# Pee on blankets



## RocketsMommy2012 (Oct 28, 2014)

I have a small blanket that I gave my bunny to play with but as he's playing with it, he pees on it so I'm constantly washing it. Does this happen to anyone else? Any suggestions?


----------



## Channahs (Oct 28, 2014)

My son's Bun Jovi will ONLY pee on blankets. She refuses the litterbox. So now her potty area is a folded blanket with a pee pad underneath. She has two places to go and she is 100% trained to these areas, just he's washing and swapping blankets about every two days and taking them to shake everyday. Most bunnys like to potty on soft things. Especially girl bunnies like my son's, the little diva.


----------



## RocketsMommy2012 (Oct 28, 2014)

It's just frustrating bc I love to see him play with this blanket but I just wish he would stop peeing on it.

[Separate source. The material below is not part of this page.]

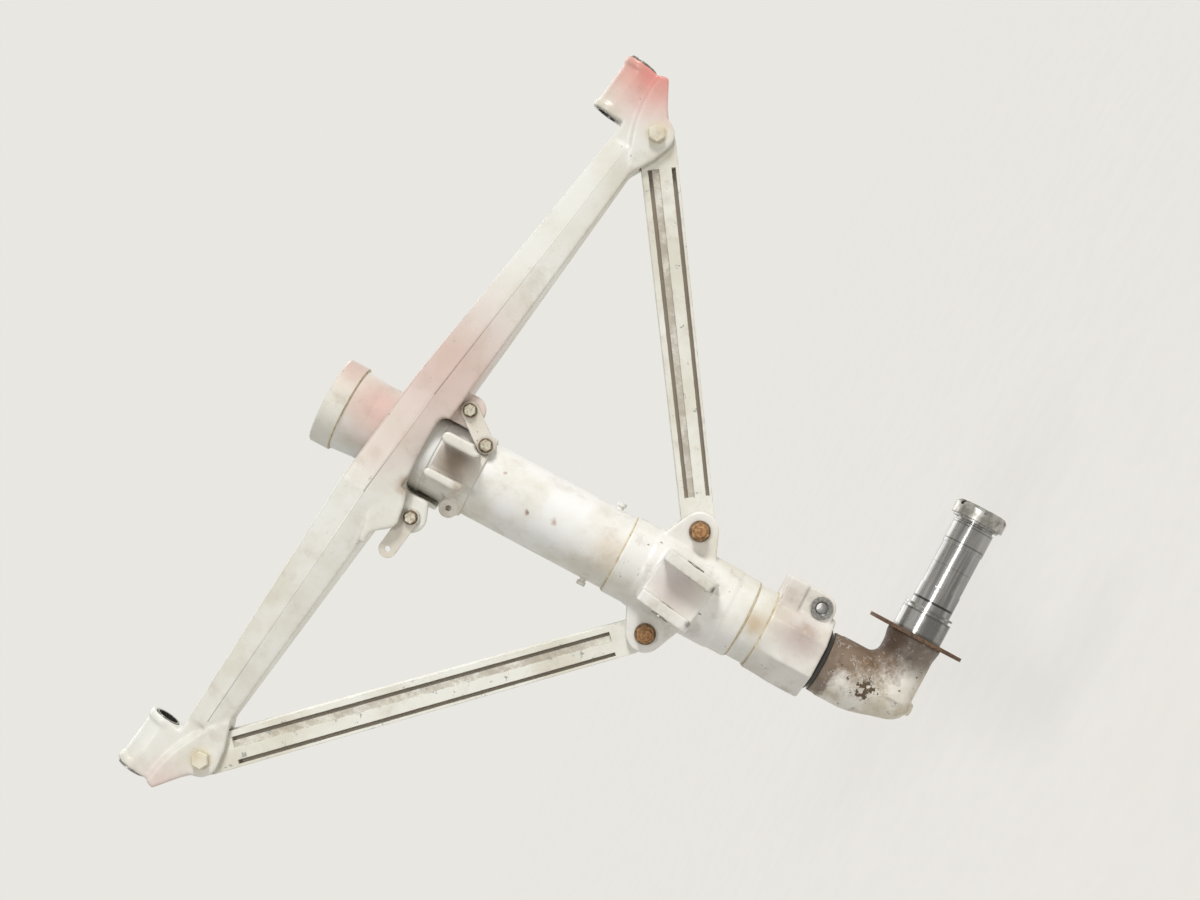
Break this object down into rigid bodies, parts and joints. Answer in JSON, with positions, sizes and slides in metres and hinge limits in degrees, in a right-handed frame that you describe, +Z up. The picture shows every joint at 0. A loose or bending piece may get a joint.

It's like he's marking his territory.


----------



## Channahs (Oct 28, 2014)

He may be. How old is he and is he neutered yet? I just had my guy neutered last week and already it's unbelievable the bad habits he's dropping.


----------



## RocketsMommy2012 (Oct 29, 2014)

He's 2 and no. Not neutered. My vet said he couldn't guarantee it would take away all his bad habits bc it's a learned behavior now. So I was ify about wasting my money. But it's great that your bun is dropping his habits! How old is he?


----------



## Channahs (Oct 29, 2014)

Barry is 6 months, and yes habits can be learned. I'm pretty sure that Jovi's preference to pee only on blankets was learned. My son was living in a 35 foot motor home when he brought Jovi home and she would pee on his couch. We started putting pee pee pads covered with towels on it to try to keep this from happening, but instead we reinforced her to pee on the towels. Now that he's in his own home, she no longer jumps up on the couch and pees, but she still continues to only use the folded blankets or towels over the pee pads, just on the floor now.


----------